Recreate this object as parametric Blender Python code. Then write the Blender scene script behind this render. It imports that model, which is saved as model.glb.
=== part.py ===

+===+

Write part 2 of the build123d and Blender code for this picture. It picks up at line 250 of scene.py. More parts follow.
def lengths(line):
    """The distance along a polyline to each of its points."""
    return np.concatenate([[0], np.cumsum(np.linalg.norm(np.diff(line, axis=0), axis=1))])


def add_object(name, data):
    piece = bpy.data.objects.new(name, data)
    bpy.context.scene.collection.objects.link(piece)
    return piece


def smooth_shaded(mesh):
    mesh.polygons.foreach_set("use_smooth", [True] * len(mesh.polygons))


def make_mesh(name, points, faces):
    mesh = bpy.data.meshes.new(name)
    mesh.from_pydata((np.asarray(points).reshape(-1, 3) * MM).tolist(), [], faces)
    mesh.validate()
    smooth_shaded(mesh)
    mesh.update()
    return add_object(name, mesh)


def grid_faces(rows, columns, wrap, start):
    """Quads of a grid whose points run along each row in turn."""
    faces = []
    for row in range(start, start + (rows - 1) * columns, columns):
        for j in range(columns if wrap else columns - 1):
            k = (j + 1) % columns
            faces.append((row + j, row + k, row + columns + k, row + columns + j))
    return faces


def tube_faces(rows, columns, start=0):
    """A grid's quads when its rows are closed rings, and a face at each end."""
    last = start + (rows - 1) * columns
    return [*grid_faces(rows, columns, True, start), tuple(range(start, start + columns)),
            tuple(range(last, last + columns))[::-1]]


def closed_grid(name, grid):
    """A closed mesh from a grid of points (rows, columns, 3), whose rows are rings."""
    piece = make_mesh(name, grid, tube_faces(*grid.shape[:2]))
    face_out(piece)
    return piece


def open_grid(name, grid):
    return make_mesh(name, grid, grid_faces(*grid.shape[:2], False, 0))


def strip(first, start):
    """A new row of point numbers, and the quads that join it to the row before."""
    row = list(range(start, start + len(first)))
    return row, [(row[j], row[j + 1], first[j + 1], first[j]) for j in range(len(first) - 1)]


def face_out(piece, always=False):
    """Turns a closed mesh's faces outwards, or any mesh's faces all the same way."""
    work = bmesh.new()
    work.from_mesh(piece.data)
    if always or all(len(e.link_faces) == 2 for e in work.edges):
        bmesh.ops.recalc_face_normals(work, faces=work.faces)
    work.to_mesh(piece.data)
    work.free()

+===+

Goal – Your task is to print the lines from the one containing "Write part 2" through the one containing "[True] * len(mesh.polygons))", exactly and with nothing added.

Answer to this task –
Write part 2 of the build123d and Blender code for this picture. It picks up at line 250 of scene.py. More parts follow.
def lengths(line):
    """The distance along a polyline to each of its points."""
    return np.concatenate([[0], np.cumsum(np.linalg.norm(np.diff(line, axis=0), axis=1))])


def add_object(name, data):
    piece = bpy.data.objects.new(name, data)
    bpy.context.scene.collection.objects.link(piece)
    return piece


def smooth_shaded(mesh):
    mesh.polygons.foreach_set("use_smooth", [True] * len(mesh.polygons))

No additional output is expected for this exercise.